In fact, the police’s “unsubstantiated” assessment probably refers to Darren’s claim that in 1992, while doing work experience at a country estate in Suffolk, he had witnessed Peter Righton murder a man with Down’s Syndrome by using two cars to tear him apart. However, Darren’s dates did not match Righton’s residency, and the idea of a man with a registered learning disability disappearing unnoticed in 1992 is highly implausible. Darren has a long history of troubled and erratic behaviour, including making false a confession to a murder and making a fake bomb threat.
UPDATE 3: Exaro News, which has heavily invested in Nick’s allegations, has noted the new development by adding a cursory update to a story it published in March 2015.
UPDATE 4: On 18 January, the London Times ran an editorial that contained the detail that
In a letter to Lord Bramall’s lawyers, the Met protests that rumours existed even before the police investigation. Yet this does not absolve the police of responsibility for stoking them.

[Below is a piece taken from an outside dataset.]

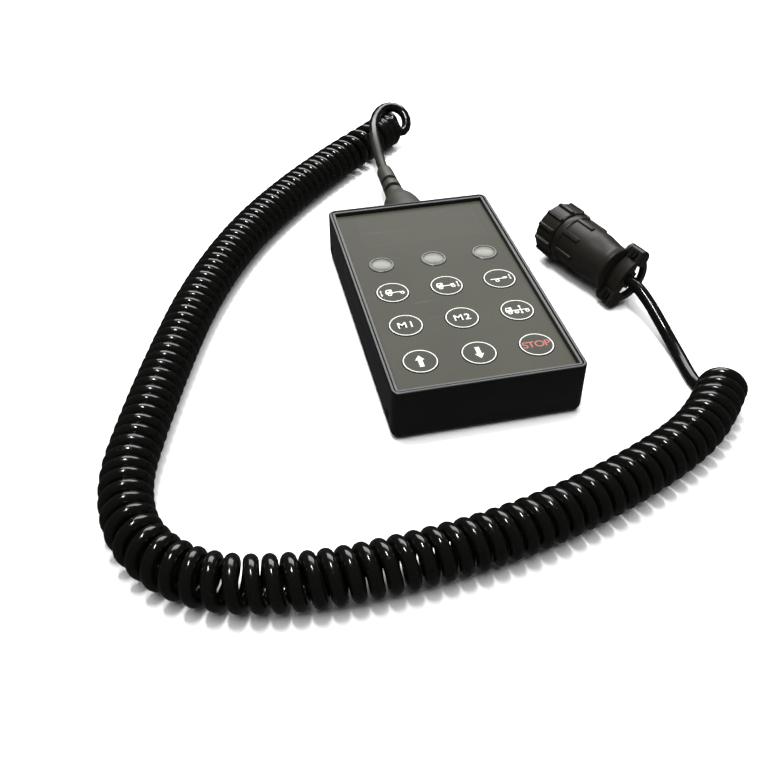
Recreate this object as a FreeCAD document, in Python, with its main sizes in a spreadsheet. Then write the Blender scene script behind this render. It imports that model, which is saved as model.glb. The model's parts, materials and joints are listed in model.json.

The notion of the police deciding to act because of “rumours” is an absolutely appalling proposition. But it’s particularly odd given that there have in fact never been any “rumours” about Lord Bramall. Assuming the Times‘s account is accurate (and there is doubt – an earlier version online apparently referred to Bramall’s “arrest”, when he was never arrested), the police are confused. It is true that conspiracy websites have been promoting claims about “VIP paedophiles” for years, but these stories have centred for the most part on politicians. Nick drew on these accounts in his complaints to police, but the military claims are his own distinctive contribution. More on Nick’s military focus here.
(1) The CPS has been known to act in exactly the same way – hence its bizarre refusal in December to confirm that Janner’s death meant the end of the legal process.